Motion control systems have been widely used in industrial control. In recent years, industrial control has placed increasingly higher demands on motion control systems. Traditional PC-based and low-end microcontrollers have increasingly revealed problems such as high cost, high power consumption, and low reliability, and can no longer meet the requirements of modern manufacturing. With the increasing maturity of embedded technology, embedded motion controllers have begun to show their potential. ARM-based microprocessors, with their small size, low cost, and low power consumption, determine their promising development prospects in the field of motion control.

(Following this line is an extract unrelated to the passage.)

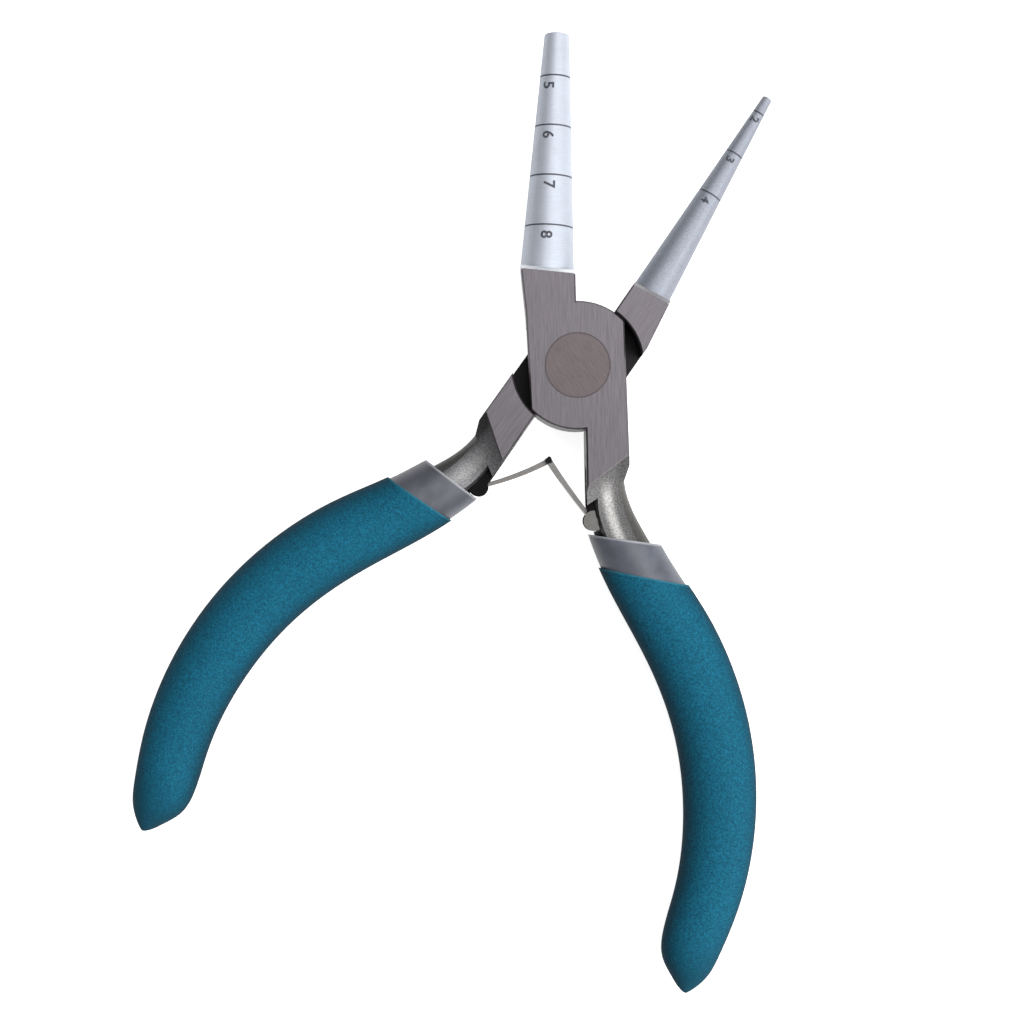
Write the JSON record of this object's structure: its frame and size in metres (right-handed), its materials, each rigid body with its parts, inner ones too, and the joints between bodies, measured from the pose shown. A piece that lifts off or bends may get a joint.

The PCL6045BL is a new type of dedicated DSP motion control chip with powerful data processing capabilities and high operating speed, enabling high-precision multi-axis servo control. To address the urgent need in precision manufacturing for low-cost, highly portable, and general-purpose multi-axis CNC systems, this paper presents an embedded four-axis motion controller based on the ARM microprocessor S3C2440 and the PCL6045BL DSP motion control chip. This motion controller features high performance, low cost, small size, and independent operation, meeting the high-speed and high-precision requirements of motion control systems. It can be widely used in industrial control fields such as engraving machines, robots, embroidery machines, and CNC machining.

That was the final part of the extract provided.